The Dow 50,000 return matters less as a technical signal than as a measure of market confidence. Round-number milestones often carry psychological weight, and this one arrives after a volatile stretch shaped by inflation worries, elevated oil prices, geopolitical tensions and shifting expectations for interest rates. The fact that the index regained the level despite those pressures highlights how much leadership remains concentrated in a small set of large-cap names.

Cisco’s move was central to that rebound. The company projected adjusted earnings of $1.16 to $1.18 a share on revenue of $16.7 billion to $16.9 billion for the current quarter, sharply ahead of expectations near $1.07 and $15.82 billion. Management also outlined job cuts affecting fewer than 4,000 employees, or under 5% of the workforce, while redirecting spending toward silicon, optics, security and artificial intelligence. Investors viewed that combination as evidence that Cisco is no longer being valued merely as a mature networking company, but as a potential AI infrastructure beneficiary.

Nvidia’s gain added another layer to the rally. Approval for Chinese firms to buy H200 accelerators does not immediately translate into revenue, since export clearance is only one step between policy and shipments. Still, the development suggested that access to one of the world’s most important semiconductor markets may not be as restricted as previously feared. That matters not only for Nvidia, but for sentiment across the broader AI trade, where valuations remain tied to expectations of sustained global demand.

The market’s rebound above Dow 50,000 shows that investors are still willing to pay for AI-linked earnings growth, even as inflation and bond yields threaten to limit how far multiples can expand.

Why Cisco and Nvidia are driving sentiment

The day’s market action underscored a familiar pattern: megacap and large-cap technology continue to do the heavy lifting while smaller companies lag. The S&P 500 and Nasdaq remained near record territory, but the Russell 2000 rose only modestly, reflecting a market still skeptical about companies with greater sensitivity to borrowing costs and slower consumer demand.

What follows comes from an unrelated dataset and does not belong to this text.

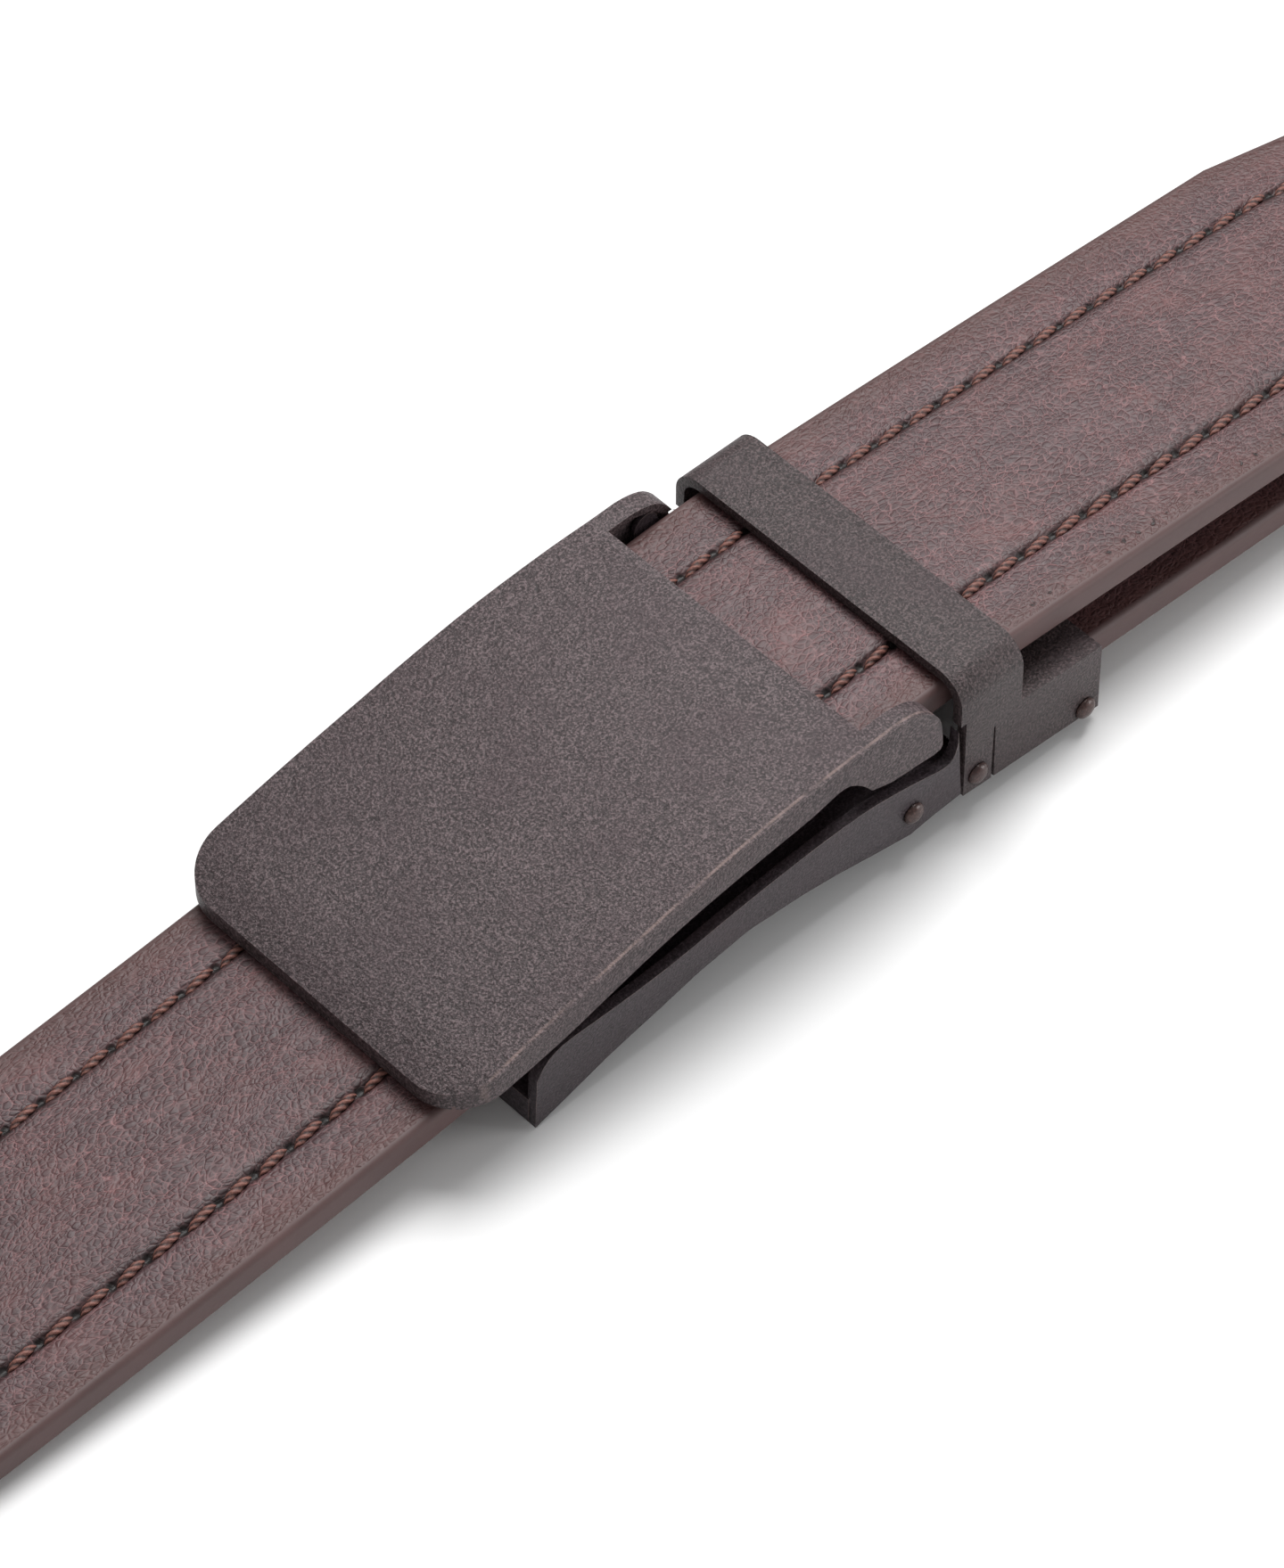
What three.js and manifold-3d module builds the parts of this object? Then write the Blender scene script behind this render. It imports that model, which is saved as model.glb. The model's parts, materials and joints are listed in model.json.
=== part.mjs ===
// A ratchet belt, fastened: one leather strap that runs round and through its buckle, lying with the
// buckle's face up. Millimetres, +Z up. +X runs along the front towards the strap's clamped end and its
// tail, +Y points from the buckle into the loop. The origin is under the middle of the loop, on the floor.
import * as THREE from "three";
import { mergeVertices } from "three/addons/utils/BufferGeometryUtils.js";
import Module from "manifold-3d";

const wasm = await Module();
wasm.setup();

// Driving dimensions

const clearance = 0.3; // between neighbouring pieces
const strapWidth = 35;
const strapThickness = 3.8;
const strapEdgeBevel = 0.5;
const frontRun = 380; // straight front of the loop, twists included
const twistLength = 65; // over which the strap turns from lying flat to standing on its edge
const cornerRadius = 40; // of the standing bend at each end of the front
const cornerTurn = 135; // degrees that each of those bends turns
const tailTip = 132; // x of the tail's end
const tailTaper = 48; // length over which the tail narrows to its rounded tip
const tailTipHalfWidth = 5; // half the width at the very end
const clampedEnd = 20; // x of the strap's other end, in the clamp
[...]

Cisco and Nvidia also represent two sides of the same AI investment thesis. Cisco is being rewarded for repositioning legacy infrastructure toward faster-growth AI workloads, while Nvidia remains the benchmark for direct exposure to high-end computing demand. That pairing helps explain why investors are still embracing select technology names despite a bond market that is offering increasingly attractive alternatives.

Implications for Investors

For portfolios, the return above Dow 50,000 is encouraging but not uncomplicated. The strongest price action remains concentrated in companies with visible earnings momentum, especially in semiconductors, cloud infrastructure and AI-enabling hardware. Cisco’s re-rating and Nvidia’s continued strength suggest investors still prefer firms with clear links to enterprise spending on data centers, networking and computing capacity.

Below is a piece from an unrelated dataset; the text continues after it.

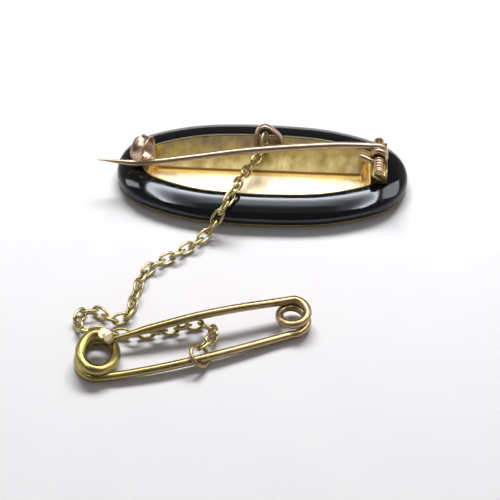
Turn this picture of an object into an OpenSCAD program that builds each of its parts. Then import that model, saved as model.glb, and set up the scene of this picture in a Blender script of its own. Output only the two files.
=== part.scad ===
// Oval bar brooch of polished black stone, lying face down: recessed gold back,
// spring pin on a barrel hinge, C-catch, safety chain and a small guard pin.
// Millimetres. X runs along the brooch with the hinge at +X, the chain's loop
// is at +Y, Z is up. The brooch's centre is the origin, its front face is z = 0.

/* [Oval outline] */
// Length of the brooch
brooch_l = 45; // [40:0.5:50]
// Width of the brooch
brooch_w = 20.8; // [19.5:0.1:22]
// Radius of the outline at its two ends
end_r = 8; // [7.5:0.1:8.5]
// Angle that each end arc turns through on either side of the long axis
end_turn = 65; // [60:1:68]
// Angle at which the flank arc meets the long side arc
flank_turn = 86; // [82:1:87]

/* [Black rim] */
// Width of the black band, from the outline to the opening
band_w = 3.8; // [3.4:0.1:4.2]
// Height of the band's upright outer side
side_h = 0.7; // [0.4:0.1:1.2]
// Height of the rounded crown above the outer side
crown_h = 1.9; // [1.6:0.1:2.2]
// Radius of the shoulder between the outer side and the crown
shoulder_r = 1.1; // [0.8:0.1:1.3]

/* [Gold front and back] */
// Thickness of the front plate
plate_t = 0.76; // [0.6:0.02:0.9]
// Thickness of the pressed gold sheet of the back
sheet_t = 0.45; // [0.35:0.05:0.5]
// Depth of the folded trough below its rim
trough_d = 2; // [1.4:0.1:2]
// Length of the trough floor, from end wall to end wall
trough_l = 31.6; // [28:0.2:32]
// Lengthwise run of each sloping end wall
end_slope = 1.1; // [0.6:0.1:1.4]
// Width of the bright lip round the back's edge
lip_w = 0.24; // [0.2:0.02:0.4]

/* [Hinge] */
// Distance of the hinge axis from the brooch's centre
hinge_x = 17.85; // [17.6:0.05:17.95]
// Height of the hinge axis above the back's rim
hinge_rise = 2.4; // [2.3:0.1:2.8]
// Length of the whole barrel
barrel_l = 7.2; // [7:0.1:7.6]
// Radius of the two fixed knuckles
barrel_r = 0.78; // [0.7:0.02:0.85]
// Radius of the axle
axle_r = 0.35; // [0.3:0.01:0.4]

/* [Brooch pin] */
// Diameter of the pin's wire
pin_d = 1.04; // [0.9:0.02:1.06]
// Length of the sharpened end
point_l = 6; // [4:0.5:7]

/* [C-catch] */
// Outer radius of the rolled strip
catch_r = 2.25; // [2.2:0.05:2.3]
// Width of the strip along the brooch
catch_w = 2.1; // [1.6:0.1:2.2]
// Thickness of the strip
catch_t = 0.28; // [0.2:0.02:0.32]

/* [Safety chain] */
// Outer length of a link
link_l = 2.9; // [2.85:0.05:2.95]
// Outer width of a link
link_w = 1.8; // [1.75:0.05:1.85]
// Diameter of a link's wire
link_d = 0.4; // [0.36:0.02:0.42]

/* [Guard pin] */
// Diameter of the guard pin's wire
guard_d = 1.05; // [0.9:0.05:1.1]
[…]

At the same time, the macro risks are becoming more visible. Import prices rose 1.9% in April, while recent producer inflation data also came in hotter than expected. Elevated oil prices add another inflation channel, particularly with U.S. crude holding near $100 to $101 a barrel and Brent around $105. If those pressures persist, expectations for lower interest rates could be pushed further out, keeping pressure on equity valuations.

The bond market is an especially important watch point. With the 10-year Treasury yield near 4.45%, bonds are offering competition that equities have not faced in years. That matters most for richly valued sectors and for companies whose earnings are more cyclical or dependent on lower-income consumers. Investors may still find opportunity in market leadership, but selectivity is becoming more important as the gap widens between companies delivering strong guidance and those missing expectations.

Looking ahead, investors will be watching whether earnings momentum in AI and large-cap technology can continue to offset inflation pressure, high yields and geopolitical uncertainty. If those macro headwinds intensify, the next test for the market may not be whether the Dow can hold 50,000, but whether leadership can broaden beyond a handful of standout names.